• [Problem details] Write the material out again exactly.
══════
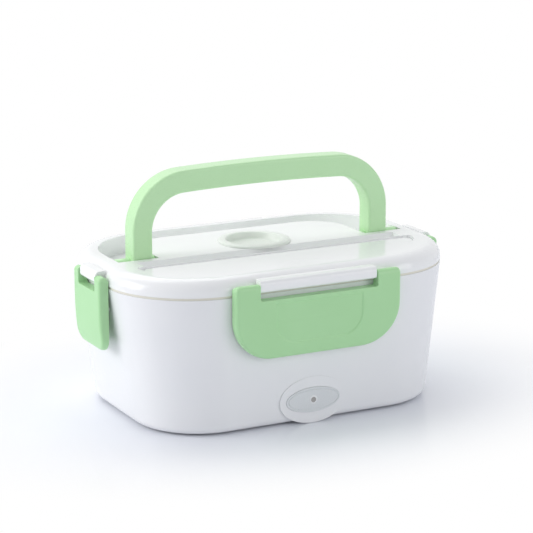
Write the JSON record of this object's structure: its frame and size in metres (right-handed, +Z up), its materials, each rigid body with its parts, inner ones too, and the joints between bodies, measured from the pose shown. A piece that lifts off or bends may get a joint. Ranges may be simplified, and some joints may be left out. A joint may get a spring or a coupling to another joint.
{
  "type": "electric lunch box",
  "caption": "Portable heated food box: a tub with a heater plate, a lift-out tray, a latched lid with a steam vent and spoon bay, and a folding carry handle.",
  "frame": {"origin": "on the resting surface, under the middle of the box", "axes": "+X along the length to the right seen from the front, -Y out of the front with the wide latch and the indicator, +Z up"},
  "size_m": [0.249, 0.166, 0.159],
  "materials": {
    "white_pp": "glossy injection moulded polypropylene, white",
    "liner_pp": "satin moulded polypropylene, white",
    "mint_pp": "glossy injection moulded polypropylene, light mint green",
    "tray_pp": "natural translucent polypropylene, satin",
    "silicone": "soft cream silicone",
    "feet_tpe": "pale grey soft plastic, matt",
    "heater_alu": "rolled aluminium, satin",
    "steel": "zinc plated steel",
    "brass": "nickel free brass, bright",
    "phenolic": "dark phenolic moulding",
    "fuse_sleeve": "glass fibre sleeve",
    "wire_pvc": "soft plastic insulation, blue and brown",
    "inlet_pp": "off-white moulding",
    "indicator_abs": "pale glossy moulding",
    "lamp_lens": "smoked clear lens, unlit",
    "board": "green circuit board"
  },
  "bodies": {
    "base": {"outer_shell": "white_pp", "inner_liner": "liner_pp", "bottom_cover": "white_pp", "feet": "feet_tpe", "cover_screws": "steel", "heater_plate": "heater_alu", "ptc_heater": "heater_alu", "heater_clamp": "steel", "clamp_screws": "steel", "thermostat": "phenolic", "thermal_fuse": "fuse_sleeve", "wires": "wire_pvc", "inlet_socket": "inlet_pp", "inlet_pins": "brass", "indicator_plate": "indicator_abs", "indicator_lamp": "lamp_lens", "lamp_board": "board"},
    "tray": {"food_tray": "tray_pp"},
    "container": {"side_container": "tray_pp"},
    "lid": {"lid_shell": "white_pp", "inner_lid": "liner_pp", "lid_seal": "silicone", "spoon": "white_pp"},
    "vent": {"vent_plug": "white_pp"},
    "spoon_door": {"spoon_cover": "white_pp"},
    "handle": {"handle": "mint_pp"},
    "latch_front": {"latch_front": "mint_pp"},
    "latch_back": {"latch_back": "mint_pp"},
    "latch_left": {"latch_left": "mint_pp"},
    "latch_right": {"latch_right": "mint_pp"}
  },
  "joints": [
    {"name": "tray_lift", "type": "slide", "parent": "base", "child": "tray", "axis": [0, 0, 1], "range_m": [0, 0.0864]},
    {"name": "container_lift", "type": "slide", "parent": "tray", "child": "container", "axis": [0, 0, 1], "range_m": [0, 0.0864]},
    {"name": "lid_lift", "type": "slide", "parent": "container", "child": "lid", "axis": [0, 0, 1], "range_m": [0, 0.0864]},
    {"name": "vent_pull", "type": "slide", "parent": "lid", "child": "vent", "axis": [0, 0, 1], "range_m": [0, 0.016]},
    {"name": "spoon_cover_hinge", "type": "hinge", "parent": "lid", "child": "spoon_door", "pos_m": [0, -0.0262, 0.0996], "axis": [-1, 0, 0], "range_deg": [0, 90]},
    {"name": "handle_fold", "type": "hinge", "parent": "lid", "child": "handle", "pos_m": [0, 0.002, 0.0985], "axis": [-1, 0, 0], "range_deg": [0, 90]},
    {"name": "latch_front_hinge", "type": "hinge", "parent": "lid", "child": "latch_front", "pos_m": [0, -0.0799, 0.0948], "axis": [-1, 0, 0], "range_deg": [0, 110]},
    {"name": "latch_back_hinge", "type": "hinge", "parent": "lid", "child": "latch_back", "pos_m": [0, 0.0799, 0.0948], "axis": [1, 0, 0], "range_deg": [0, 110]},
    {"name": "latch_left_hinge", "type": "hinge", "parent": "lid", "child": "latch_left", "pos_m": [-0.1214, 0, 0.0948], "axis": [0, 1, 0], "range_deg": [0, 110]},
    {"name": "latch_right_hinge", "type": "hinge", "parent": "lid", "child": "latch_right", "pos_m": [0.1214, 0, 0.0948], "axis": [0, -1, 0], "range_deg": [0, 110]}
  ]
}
══════
• [Output for this exercise]
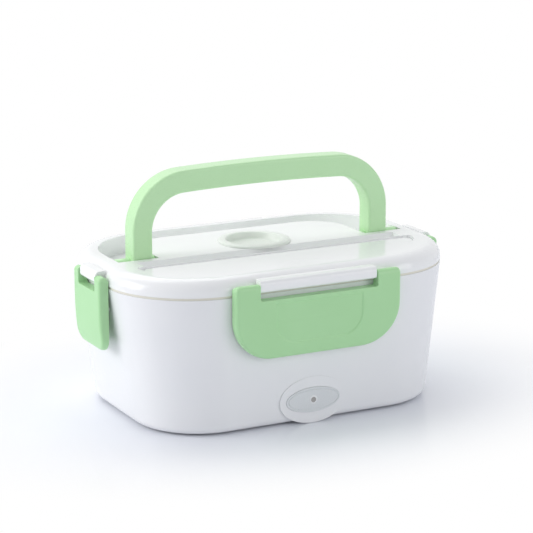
Write the JSON record of this object's structure: its frame and size in metres (right-handed, +Z up), its materials, each rigid body with its parts, inner ones too, and the joints between bodies, measured from the pose shown. A piece that lifts off or bends may get a joint. Ranges may be simplified, and some joints may be left out. A joint may get a spring or a coupling to another joint.
{
  "type": "electric lunch box",
  "caption": "Portable heated food box: a tub with a heater plate, a lift-out tray, a latched lid with a steam vent and spoon bay, and a folding carry handle.",
  "frame": {"origin": "on the resting surface, under the middle of the box", "axes": "+X along the length to the right seen from the front, -Y out of the front with the wide latch and the indicator, +Z up"},
  "size_m": [0.249, 0.166, 0.159],
  "materials": {
    "white_pp": "glossy injection moulded polypropylene, white",
    "liner_pp": "satin moulded polypropylene, white",
    "mint_pp": "glossy injection moulded polypropylene, light mint green",
    "tray_pp": "natural translucent polypropylene, satin",
    "silicone": "soft cream silicone",
    "feet_tpe": "pale grey soft plastic, matt",
    "heater_alu": "rolled aluminium, satin",
    "steel": "zinc plated steel",
    "brass": "nickel free brass, bright",
    "phenolic": "dark phenolic moulding",
    "fuse_sleeve": "glass fibre sleeve",
    "wire_pvc": "soft plastic insulation, blue and brown",
    "inlet_pp": "off-white moulding",
    "indicator_abs": "pale glossy moulding",
    "lamp_lens": "smoked clear lens, unlit",
    "board": "green circuit board"
  },
  "bodies": {
    "base": {"outer_shell": "white_pp", "inner_liner": "liner_pp", "bottom_cover": "white_pp", "feet": "feet_tpe", "cover_screws": "steel", "heater_plate": "heater_alu", "ptc_heater": "heater_alu", "heater_clamp": "steel", "clamp_screws": "steel", "thermostat": "phenolic", "thermal_fuse": "fuse_sleeve", "wires": "wire_pvc", "inlet_socket": "inlet_pp", "inlet_pins": "brass", "indicator_plate": "indicator_abs", "indicator_lamp": "lamp_lens", "lamp_board": "board"},
    "tray": {"food_tray": "tray_pp"},
    "container": {"side_container": "tray_pp"},
    "lid": {"lid_shell": "white_pp", "inner_lid": "liner_pp", "lid_seal": "silicone", "spoon": "white_pp"},
    "vent": {"vent_plug": "white_pp"},
    "spoon_door": {"spoon_cover": "white_pp"},
    "handle": {"handle": "mint_pp"},
    "latch_front": {"latch_front": "mint_pp"},
    "latch_back": {"latch_back": "mint_pp"},
    "latch_left": {"latch_left": "mint_pp"},
    "latch_right": {"latch_right": "mint_pp"}
  },
  "joints": [
    {"name": "tray_lift", "type": "slide", "parent": "base", "child": "tray", "axis": [0, 0, 1], "range_m": [0, 0.0864]},
    {"name": "container_lift", "type": "slide", "parent": "tray", "child": "container", "axis": [0, 0, 1], "range_m": [0, 0.0864]},
    {"name": "lid_lift", "type": "slide", "parent": "container", "child": "lid", "axis": [0, 0, 1], "range_m": [0, 0.0864]},
    {"name": "vent_pull", "type": "slide", "parent": "lid", "child": "vent", "axis": [0, 0, 1], "range_m": [0, 0.016]},
    {"name": "spoon_cover_hinge", "type": "hinge", "parent": "lid", "child": "spoon_door", "pos_m": [0, -0.0262, 0.0996], "axis": [-1, 0, 0], "range_deg": [0, 90]},
    {"name": "handle_fold", "type": "hinge", "parent": "lid", "child": "handle", "pos_m": [0, 0.002, 0.0985], "axis": [-1, 0, 0], "range_deg": [0, 90]},
    {"name": "latch_front_hinge", "type": "hinge", "parent": "lid", "child": "latch_front", "pos_m": [0, -0.0799, 0.0948], "axis": [-1, 0, 0], "range_deg": [0, 110]},
    {"name": "latch_back_hinge", "type": "hinge", "parent": "lid", "child": "latch_back", "pos_m": [0, 0.0799, 0.0948], "axis": [1, 0, 0], "range_deg": [0, 110]},
    {"name": "latch_left_hinge", "type": "hinge", "parent": "lid", "child": "latch_left", "pos_m": [-0.1214, 0, 0.0948], "axis": [0, 1, 0], "range_deg": [0, 110]},
    {"name": "latch_right_hinge", "type": "hinge", "parent": "lid", "child": "latch_right", "pos_m": [0.1214, 0, 0.0948], "axis": [0, -1, 0], "range_deg": [0, 110]}
  ]
}